TASK REQUIREMENTS
Print out every line, exactly as written.

PROVIDED DATA

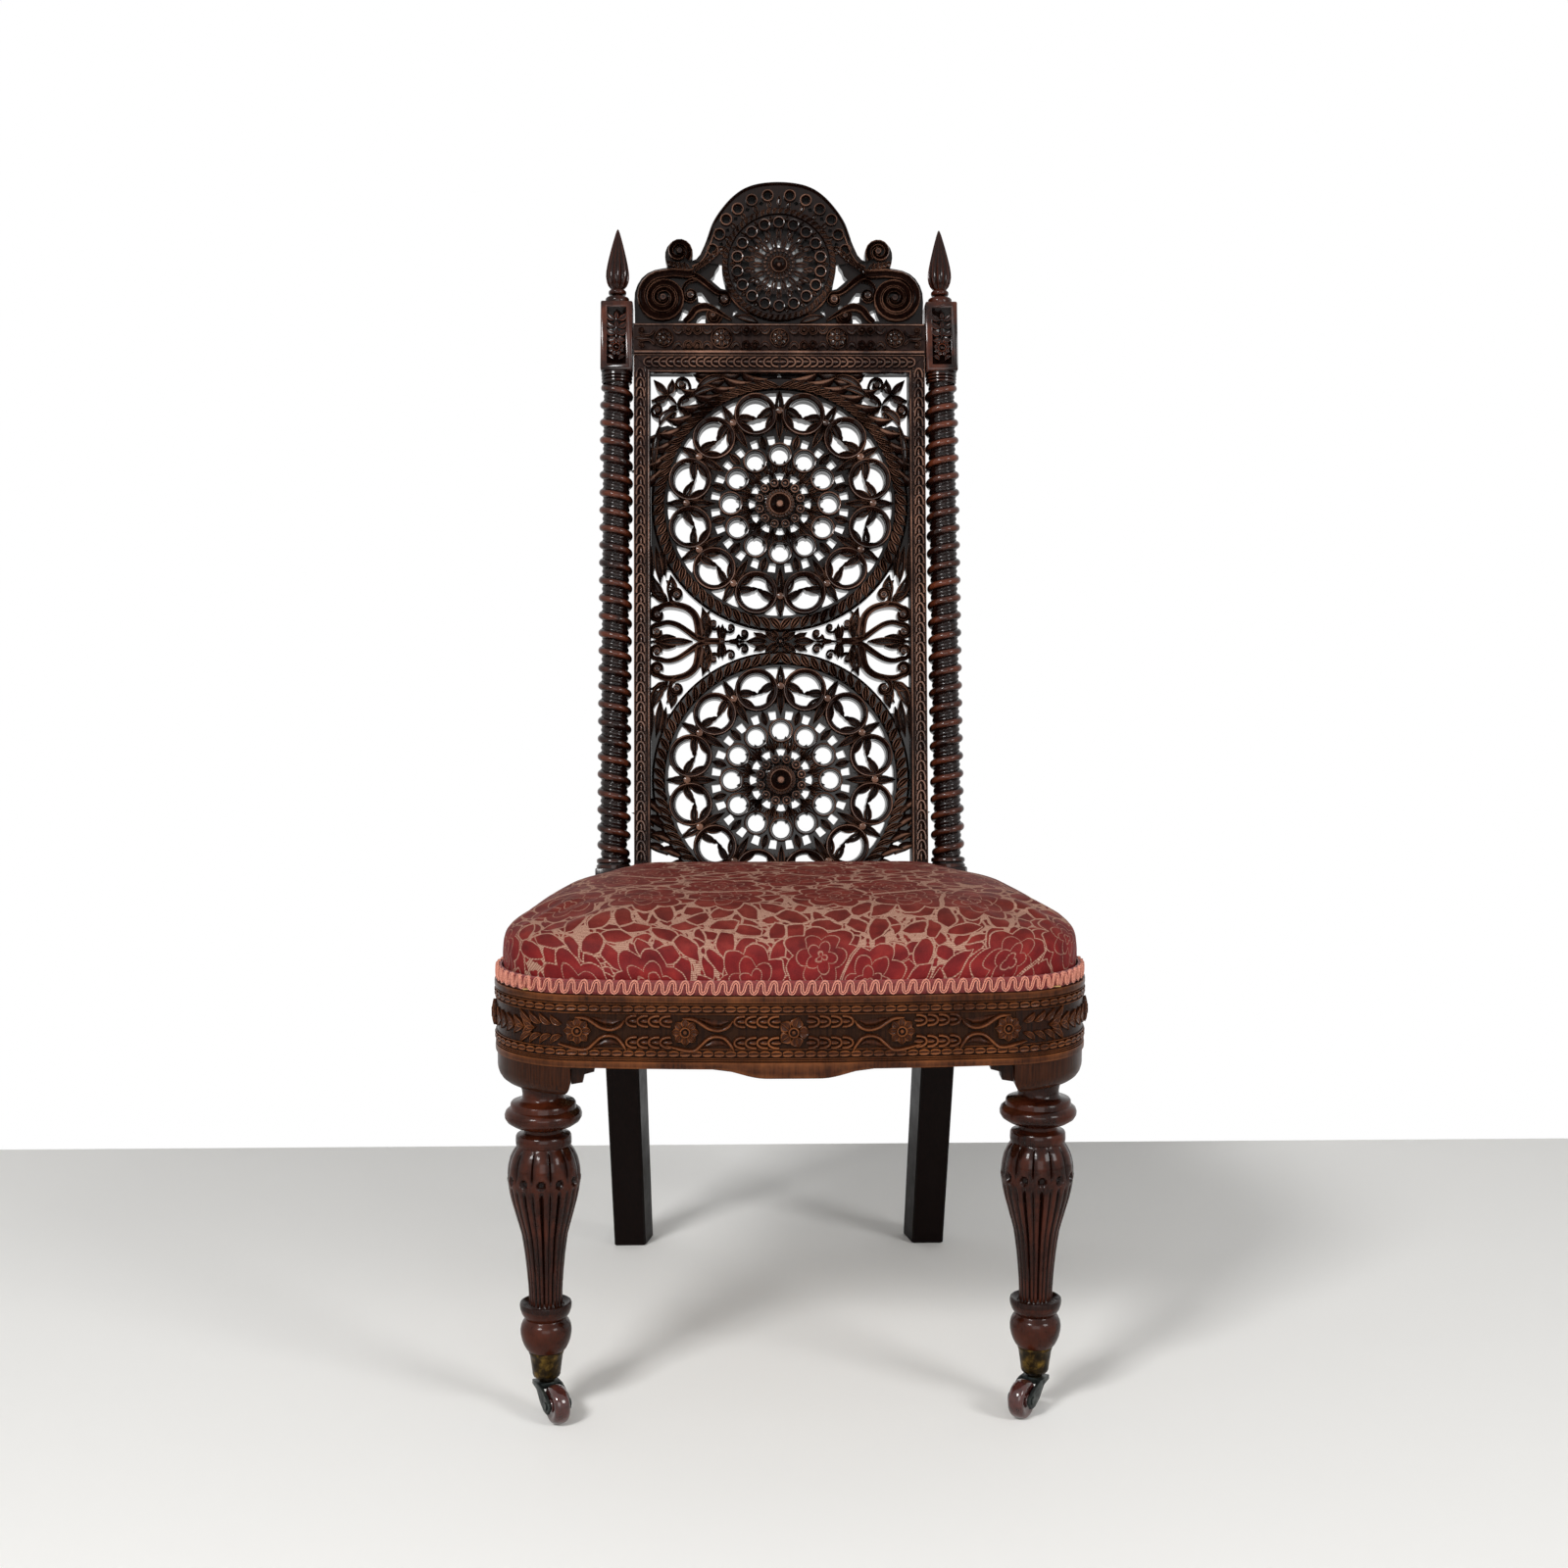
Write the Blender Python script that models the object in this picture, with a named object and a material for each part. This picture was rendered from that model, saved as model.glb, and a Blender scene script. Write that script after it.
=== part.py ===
"""Carved Anglo-Indian side chair with twisted back posts and castors on the front legs.

Metres, +Z up. The chair faces -Y, left and right are as seen from the front,
and the origin lies on the floor under the middle of the bounding box.
Run it with: blender --background --python part.py
"""
import math

import bmesh
import bpy
from mathutils import Matrix, Vector
from mathutils.geometry import delaunay_2d_cdt

# Driving sizes of the whole chair.
seat_width = 0.500        # over the front corners
overall_depth = 0.534     # front rail's bow to the back of the rear feet
rail_top = 0.3749         # floor to the top of the seat rails
rail_height = 0.0610
rail_thickness = 0.0260
back_rake = math.radians(9)       # posts and panel lean back
kink_rise = 0.0451        # rail tops up to the kink, where legs and posts meet
leg_kick = 0.1250         # kink to the rear ends of the feet
kink_height = rail_top + kink_rise
kink_depth = overall_depth / 2 - leg_kick
foot_width = 0.0330       # rear foot, square
fit_gap = 0.0003          # clearance between two seated pieces
cut_overrun = 0.0040      # cutters pass a face by this much
weld = 0.00001            # doubles closer than this are one point
sides = (("left", -1), ("right", 1))

for old in list(bpy.data.objects):
    bpy.data.objects.remove(old, do_unlink=True)


def finish_of(name, color, roughness, metallic=0.0):
    """One plain Principled material for a kind of surface."""
    made = bpy.data.materials.new(name)
    made.use_nodes = True
    shader = made.node_tree.nodes["Principled BSDF"]
    shader.inputs["Base Color"].default_value = (*color, 1)
    shader.inputs["Roughness"].default_value = roughness
    shader.inputs["Metallic"].default_value = metallic
    made.diffuse_color = (*color, 1)
    return made


carved_wood = ("carved_rosewood", (0.050, 0.020, 0.014), 0.42)
turned_wood = ("turned_rosewood", (0.060, 0.024, 0.015), 0.32)
plain_wood = ("plain_stained_wood", (0.022, 0.012, 0.009), 0.50)
damask = ("floral_damask", (0.360, 0.110, 0.090), 0.90)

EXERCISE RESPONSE
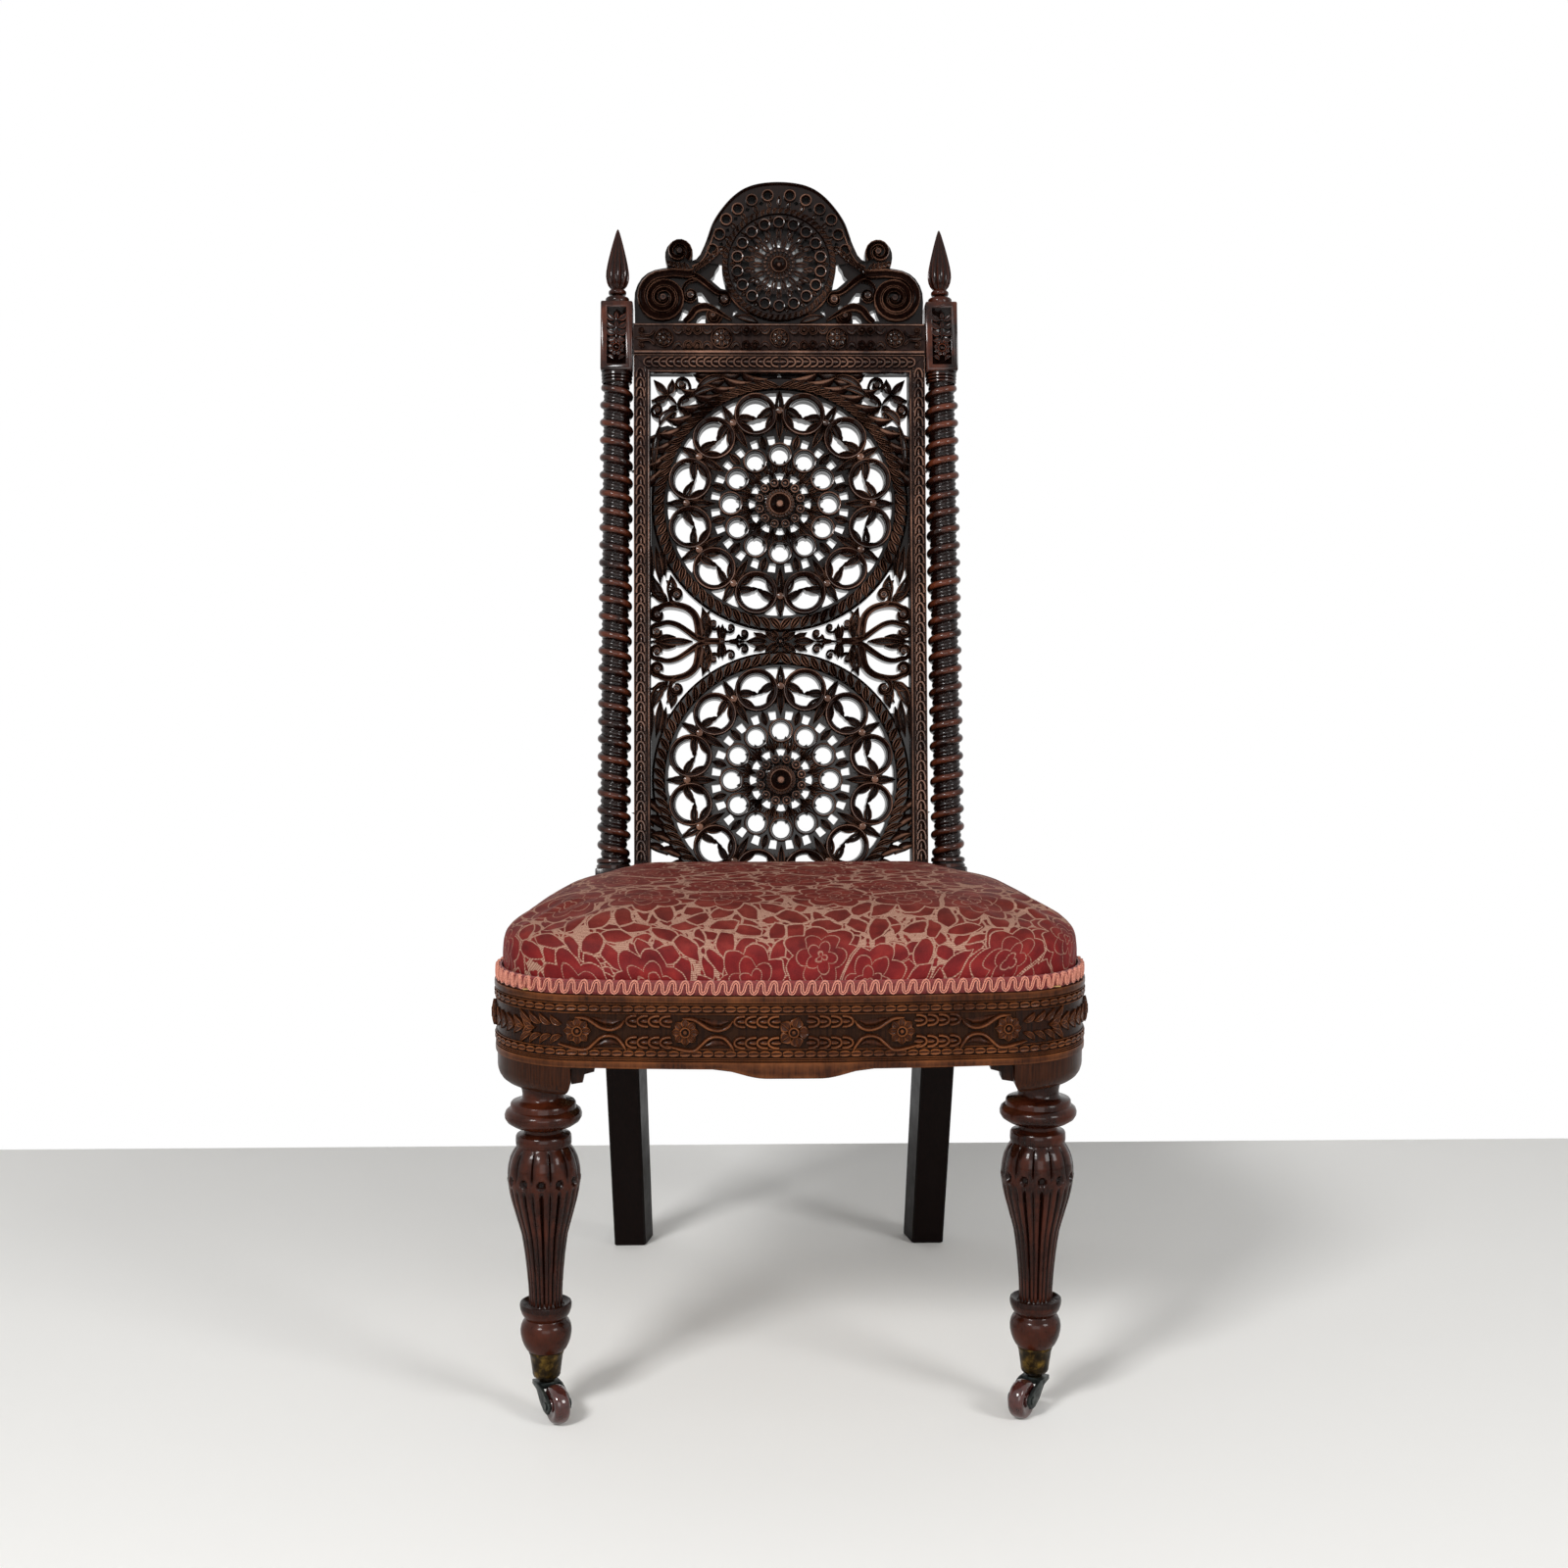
Write the Blender Python script that models the object in this picture, with a named object and a material for each part. This picture was rendered from that model, saved as model.glb, and a Blender scene script. Write that script after it.
=== part.py ===
"""Carved Anglo-Indian side chair with twisted back posts and castors on the front legs.

Metres, +Z up. The chair faces -Y, left and right are as seen from the front,
and the origin lies on the floor under the middle of the bounding box.
Run it with: blender --background --python part.py
"""
import math

import bmesh
import bpy
from mathutils import Matrix, Vector
from mathutils.geometry import delaunay_2d_cdt

# Driving sizes of the whole chair.
seat_width = 0.500        # over the front corners
overall_depth = 0.534     # front rail's bow to the back of the rear feet
rail_top = 0.3749         # floor to the top of the seat rails
rail_height = 0.0610
rail_thickness = 0.0260
back_rake = math.radians(9)       # posts and panel lean back
kink_rise = 0.0451        # rail tops up to the kink, where legs and posts meet
leg_kick = 0.1250         # kink to the rear ends of the feet
kink_height = rail_top + kink_rise
kink_depth = overall_depth / 2 - leg_kick
foot_width = 0.0330       # rear foot, square
fit_gap = 0.0003          # clearance between two seated pieces
cut_overrun = 0.0040      # cutters pass a face by this much
weld = 0.00001            # doubles closer than this are one point
sides = (("left", -1), ("right", 1))

for old in list(bpy.data.objects):
    bpy.data.objects.remove(old, do_unlink=True)


def finish_of(name, color, roughness, metallic=0.0):
    """One plain Principled material for a kind of surface."""
    made = bpy.data.materials.new(name)
    made.use_nodes = True
    shader = made.node_tree.nodes["Principled BSDF"]
    shader.inputs["Base Color"].default_value = (*color, 1)
    shader.inputs["Roughness"].default_value = roughness
    shader.inputs["Metallic"].default_value = metallic
    made.diffuse_color = (*color, 1)
    return made


carved_wood = ("carved_rosewood", (0.050, 0.020, 0.014), 0.42)
turned_wood = ("turned_rosewood", (0.060, 0.024, 0.015), 0.32)
plain_wood = ("plain_stained_wood", (0.022, 0.012, 0.009), 0.50)
damask = ("floral_damask", (0.360, 0.110, 0.090), 0.90)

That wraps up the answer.